Exercise brief >> Reproduce exactly the lines from the top of the records below through the line holding "FACE, close=False, cap=(True, True))".

**** Excerpted records

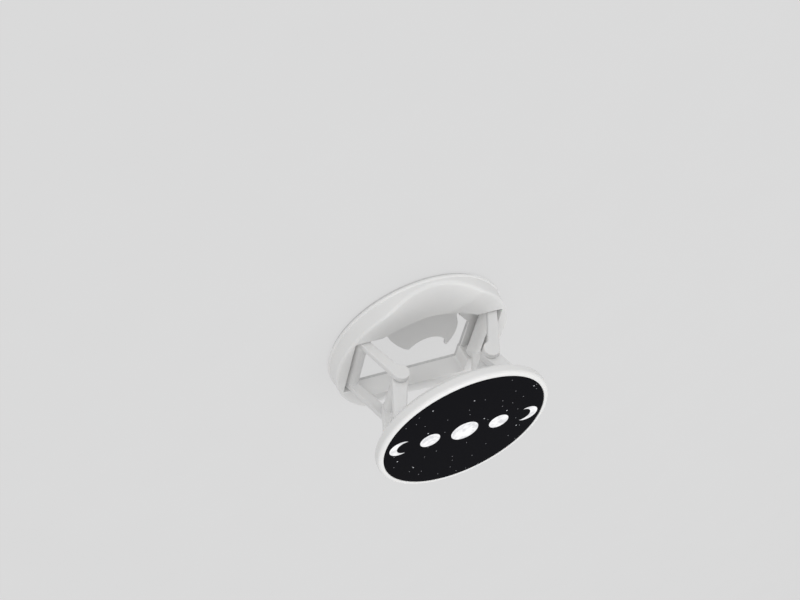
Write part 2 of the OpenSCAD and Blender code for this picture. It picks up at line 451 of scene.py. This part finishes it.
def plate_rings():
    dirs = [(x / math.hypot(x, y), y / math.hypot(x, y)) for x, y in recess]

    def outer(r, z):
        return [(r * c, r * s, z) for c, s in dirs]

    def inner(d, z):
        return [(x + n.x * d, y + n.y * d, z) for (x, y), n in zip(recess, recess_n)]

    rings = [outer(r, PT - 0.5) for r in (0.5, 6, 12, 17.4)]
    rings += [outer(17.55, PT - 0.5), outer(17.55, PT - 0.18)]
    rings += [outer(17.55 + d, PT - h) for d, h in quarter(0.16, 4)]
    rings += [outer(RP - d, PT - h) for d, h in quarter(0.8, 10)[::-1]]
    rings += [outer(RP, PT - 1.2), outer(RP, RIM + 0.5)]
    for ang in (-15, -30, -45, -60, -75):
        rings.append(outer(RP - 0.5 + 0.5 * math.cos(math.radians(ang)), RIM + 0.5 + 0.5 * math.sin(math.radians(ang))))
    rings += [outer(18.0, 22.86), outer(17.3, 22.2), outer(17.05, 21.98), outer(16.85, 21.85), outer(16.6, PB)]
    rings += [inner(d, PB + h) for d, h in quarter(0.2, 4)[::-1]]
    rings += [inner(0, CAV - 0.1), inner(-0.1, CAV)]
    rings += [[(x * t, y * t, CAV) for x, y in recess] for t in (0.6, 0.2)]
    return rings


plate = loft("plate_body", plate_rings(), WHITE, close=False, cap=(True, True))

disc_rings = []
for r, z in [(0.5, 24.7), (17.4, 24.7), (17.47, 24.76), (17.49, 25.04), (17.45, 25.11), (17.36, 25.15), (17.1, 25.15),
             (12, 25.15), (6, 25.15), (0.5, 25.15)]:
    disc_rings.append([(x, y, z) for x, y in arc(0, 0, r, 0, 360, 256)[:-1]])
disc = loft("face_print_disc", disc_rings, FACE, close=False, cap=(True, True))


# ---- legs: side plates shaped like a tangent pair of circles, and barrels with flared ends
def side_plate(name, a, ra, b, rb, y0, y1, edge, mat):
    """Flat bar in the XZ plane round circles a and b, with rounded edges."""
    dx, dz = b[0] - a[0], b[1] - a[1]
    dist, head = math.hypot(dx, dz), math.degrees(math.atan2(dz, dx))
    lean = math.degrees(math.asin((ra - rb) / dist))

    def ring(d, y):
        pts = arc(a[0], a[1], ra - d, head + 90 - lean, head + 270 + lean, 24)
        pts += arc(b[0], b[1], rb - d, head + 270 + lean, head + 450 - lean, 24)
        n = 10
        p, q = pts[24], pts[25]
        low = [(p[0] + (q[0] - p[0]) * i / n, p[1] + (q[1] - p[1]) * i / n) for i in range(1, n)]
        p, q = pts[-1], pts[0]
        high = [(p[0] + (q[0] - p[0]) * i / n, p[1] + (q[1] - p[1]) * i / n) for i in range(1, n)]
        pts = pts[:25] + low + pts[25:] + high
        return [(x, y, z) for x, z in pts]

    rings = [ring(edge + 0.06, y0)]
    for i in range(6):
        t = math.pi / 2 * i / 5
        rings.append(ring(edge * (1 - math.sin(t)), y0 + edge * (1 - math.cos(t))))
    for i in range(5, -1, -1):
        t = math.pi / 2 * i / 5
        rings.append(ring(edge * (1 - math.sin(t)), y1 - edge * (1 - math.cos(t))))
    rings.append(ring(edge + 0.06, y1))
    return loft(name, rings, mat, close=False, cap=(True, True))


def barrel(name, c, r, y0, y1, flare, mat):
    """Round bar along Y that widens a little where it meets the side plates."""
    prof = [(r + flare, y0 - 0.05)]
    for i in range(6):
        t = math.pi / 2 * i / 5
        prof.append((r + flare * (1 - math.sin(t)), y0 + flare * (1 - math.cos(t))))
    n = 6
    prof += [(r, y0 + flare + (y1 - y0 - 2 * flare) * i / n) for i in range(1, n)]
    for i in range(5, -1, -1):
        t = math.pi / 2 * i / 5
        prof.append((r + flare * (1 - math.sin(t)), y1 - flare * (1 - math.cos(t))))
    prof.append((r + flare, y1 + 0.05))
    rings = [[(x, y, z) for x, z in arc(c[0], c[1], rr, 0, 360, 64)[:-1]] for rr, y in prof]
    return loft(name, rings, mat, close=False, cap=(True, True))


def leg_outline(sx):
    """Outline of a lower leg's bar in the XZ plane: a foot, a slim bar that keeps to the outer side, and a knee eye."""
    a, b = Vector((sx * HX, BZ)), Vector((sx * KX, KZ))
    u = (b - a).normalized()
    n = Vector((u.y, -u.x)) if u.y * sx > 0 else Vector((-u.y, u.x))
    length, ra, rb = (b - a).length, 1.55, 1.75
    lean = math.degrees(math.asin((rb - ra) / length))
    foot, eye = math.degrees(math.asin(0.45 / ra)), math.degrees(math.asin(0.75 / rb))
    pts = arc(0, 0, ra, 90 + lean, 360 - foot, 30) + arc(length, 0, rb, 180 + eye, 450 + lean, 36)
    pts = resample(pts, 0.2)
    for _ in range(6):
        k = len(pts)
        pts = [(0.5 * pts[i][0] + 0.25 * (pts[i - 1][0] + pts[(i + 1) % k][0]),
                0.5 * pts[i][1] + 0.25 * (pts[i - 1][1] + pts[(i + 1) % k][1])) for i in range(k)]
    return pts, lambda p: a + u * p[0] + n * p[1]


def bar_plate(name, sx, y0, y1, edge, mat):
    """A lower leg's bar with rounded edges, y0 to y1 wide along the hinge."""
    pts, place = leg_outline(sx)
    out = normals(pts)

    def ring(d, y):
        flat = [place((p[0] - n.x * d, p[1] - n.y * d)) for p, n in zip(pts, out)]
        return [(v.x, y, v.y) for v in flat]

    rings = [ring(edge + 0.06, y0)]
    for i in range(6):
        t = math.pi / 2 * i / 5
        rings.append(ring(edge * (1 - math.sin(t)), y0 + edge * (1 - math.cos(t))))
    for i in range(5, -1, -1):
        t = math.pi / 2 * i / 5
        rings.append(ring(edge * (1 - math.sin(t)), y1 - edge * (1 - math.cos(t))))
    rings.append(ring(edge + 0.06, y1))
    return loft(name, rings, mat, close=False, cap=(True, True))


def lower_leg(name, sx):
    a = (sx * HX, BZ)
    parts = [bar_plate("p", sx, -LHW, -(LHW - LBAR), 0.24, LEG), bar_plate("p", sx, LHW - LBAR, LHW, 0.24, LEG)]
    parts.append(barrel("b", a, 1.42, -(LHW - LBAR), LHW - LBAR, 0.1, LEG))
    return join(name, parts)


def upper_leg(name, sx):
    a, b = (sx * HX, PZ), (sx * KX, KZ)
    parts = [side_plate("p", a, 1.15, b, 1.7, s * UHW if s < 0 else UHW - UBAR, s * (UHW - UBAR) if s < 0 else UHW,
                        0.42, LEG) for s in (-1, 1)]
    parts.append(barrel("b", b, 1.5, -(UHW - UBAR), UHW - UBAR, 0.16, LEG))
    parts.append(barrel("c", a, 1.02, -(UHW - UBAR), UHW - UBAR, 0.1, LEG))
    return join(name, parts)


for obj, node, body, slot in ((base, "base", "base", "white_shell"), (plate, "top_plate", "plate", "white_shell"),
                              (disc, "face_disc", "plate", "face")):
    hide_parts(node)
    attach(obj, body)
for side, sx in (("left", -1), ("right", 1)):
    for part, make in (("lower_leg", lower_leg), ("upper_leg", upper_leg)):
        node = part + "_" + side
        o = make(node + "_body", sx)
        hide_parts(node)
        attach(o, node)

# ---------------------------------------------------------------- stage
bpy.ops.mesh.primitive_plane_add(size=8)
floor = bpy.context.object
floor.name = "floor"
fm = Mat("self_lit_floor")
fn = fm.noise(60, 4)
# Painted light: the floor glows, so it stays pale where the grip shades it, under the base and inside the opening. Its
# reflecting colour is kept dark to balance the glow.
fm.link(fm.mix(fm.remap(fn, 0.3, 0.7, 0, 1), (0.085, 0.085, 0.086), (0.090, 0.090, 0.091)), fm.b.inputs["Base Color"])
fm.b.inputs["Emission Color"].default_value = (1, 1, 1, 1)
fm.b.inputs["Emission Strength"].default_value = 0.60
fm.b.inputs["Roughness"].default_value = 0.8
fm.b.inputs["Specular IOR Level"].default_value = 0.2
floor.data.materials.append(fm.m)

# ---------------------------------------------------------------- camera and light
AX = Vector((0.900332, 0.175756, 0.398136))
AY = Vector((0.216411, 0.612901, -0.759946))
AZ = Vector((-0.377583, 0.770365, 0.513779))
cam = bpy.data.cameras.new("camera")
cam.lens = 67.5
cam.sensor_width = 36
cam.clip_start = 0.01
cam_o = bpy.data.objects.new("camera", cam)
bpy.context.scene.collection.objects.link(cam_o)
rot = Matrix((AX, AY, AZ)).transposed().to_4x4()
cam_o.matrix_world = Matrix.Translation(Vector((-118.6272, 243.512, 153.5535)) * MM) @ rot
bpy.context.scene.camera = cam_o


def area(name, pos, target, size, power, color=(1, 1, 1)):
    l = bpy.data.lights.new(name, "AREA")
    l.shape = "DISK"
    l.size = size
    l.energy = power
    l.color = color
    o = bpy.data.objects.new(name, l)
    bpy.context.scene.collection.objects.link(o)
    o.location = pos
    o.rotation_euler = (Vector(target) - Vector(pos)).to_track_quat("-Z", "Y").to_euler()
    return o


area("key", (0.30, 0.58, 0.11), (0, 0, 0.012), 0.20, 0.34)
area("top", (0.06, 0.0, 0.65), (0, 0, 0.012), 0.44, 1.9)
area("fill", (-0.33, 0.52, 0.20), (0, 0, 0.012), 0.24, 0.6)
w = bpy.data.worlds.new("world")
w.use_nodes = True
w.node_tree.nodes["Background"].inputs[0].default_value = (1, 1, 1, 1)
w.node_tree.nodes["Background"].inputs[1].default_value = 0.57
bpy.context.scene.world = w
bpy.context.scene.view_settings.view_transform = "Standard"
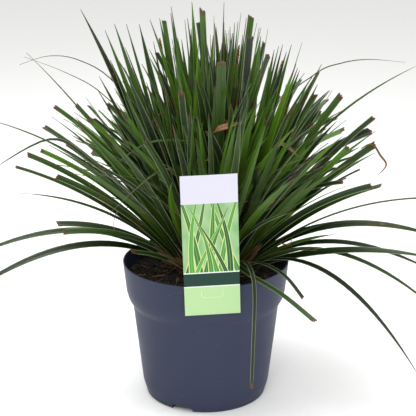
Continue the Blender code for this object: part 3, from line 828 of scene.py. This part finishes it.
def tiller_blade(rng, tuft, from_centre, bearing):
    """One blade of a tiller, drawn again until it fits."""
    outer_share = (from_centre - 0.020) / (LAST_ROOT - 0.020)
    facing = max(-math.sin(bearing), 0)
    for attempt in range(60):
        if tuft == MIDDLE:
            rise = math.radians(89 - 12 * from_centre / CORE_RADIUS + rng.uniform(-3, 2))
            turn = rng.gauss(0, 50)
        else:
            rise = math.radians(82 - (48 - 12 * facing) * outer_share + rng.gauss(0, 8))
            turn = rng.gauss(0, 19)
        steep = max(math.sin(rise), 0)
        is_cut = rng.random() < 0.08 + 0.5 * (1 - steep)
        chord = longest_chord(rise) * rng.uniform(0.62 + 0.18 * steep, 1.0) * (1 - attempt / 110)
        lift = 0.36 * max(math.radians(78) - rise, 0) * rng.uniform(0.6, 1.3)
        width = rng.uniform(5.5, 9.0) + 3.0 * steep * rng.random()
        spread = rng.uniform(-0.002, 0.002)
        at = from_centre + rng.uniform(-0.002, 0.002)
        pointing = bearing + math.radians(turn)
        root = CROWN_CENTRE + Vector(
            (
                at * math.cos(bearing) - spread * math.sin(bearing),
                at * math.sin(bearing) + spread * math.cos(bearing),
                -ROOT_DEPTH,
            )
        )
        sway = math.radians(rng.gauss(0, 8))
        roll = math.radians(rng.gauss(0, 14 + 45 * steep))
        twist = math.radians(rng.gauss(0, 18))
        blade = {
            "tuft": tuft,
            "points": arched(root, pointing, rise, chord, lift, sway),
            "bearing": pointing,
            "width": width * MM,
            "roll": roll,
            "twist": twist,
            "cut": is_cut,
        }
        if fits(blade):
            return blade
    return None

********

Result of the task >>
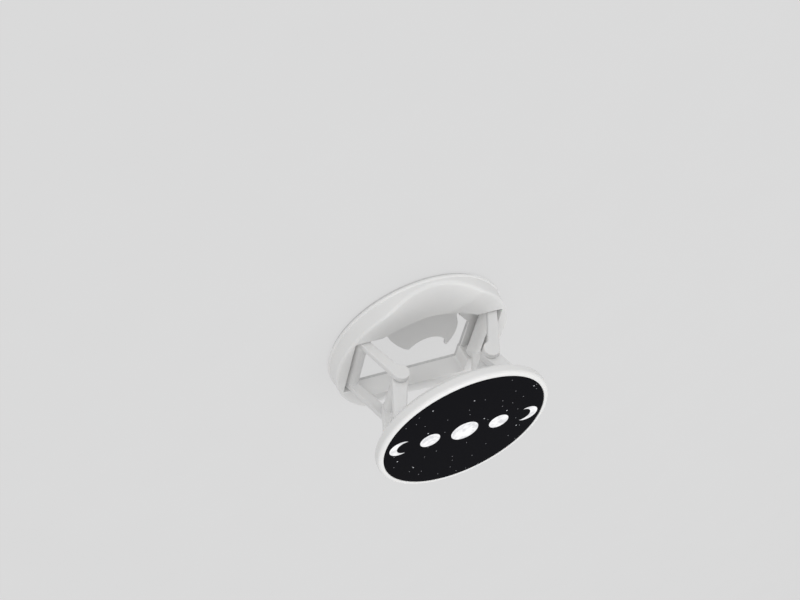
Write part 2 of the OpenSCAD and Blender code for this picture. It picks up at line 451 of scene.py. This part finishes it.
def plate_rings():
    dirs = [(x / math.hypot(x, y), y / math.hypot(x, y)) for x, y in recess]

    def outer(r, z):
        return [(r * c, r * s, z) for c, s in dirs]

    def inner(d, z):
        return [(x + n.x * d, y + n.y * d, z) for (x, y), n in zip(recess, recess_n)]

    rings = [outer(r, PT - 0.5) for r in (0.5, 6, 12, 17.4)]
    rings += [outer(17.55, PT - 0.5), outer(17.55, PT - 0.18)]
    rings += [outer(17.55 + d, PT - h) for d, h in quarter(0.16, 4)]
    rings += [outer(RP - d, PT - h) for d, h in quarter(0.8, 10)[::-1]]
    rings += [outer(RP, PT - 1.2), outer(RP, RIM + 0.5)]
    for ang in (-15, -30, -45, -60, -75):
        rings.append(outer(RP - 0.5 + 0.5 * math.cos(math.radians(ang)), RIM + 0.5 + 0.5 * math.sin(math.radians(ang))))
    rings += [outer(18.0, 22.86), outer(17.3, 22.2), outer(17.05, 21.98), outer(16.85, 21.85), outer(16.6, PB)]
    rings += [inner(d, PB + h) for d, h in quarter(0.2, 4)[::-1]]
    rings += [inner(0, CAV - 0.1), inner(-0.1, CAV)]
    rings += [[(x * t, y * t, CAV) for x, y in recess] for t in (0.6, 0.2)]
    return rings


plate = loft("plate_body", plate_rings(), WHITE, close=False, cap=(True, True))

disc_rings = []
for r, z in [(0.5, 24.7), (17.4, 24.7), (17.47, 24.76), (17.49, 25.04), (17.45, 25.11), (17.36, 25.15), (17.1, 25.15),
             (12, 25.15), (6, 25.15), (0.5, 25.15)]:
    disc_rings.append([(x, y, z) for x, y in arc(0, 0, r, 0, 360, 256)[:-1]])
disc = loft("face_print_disc", disc_rings, FACE, close=False, cap=(True, True))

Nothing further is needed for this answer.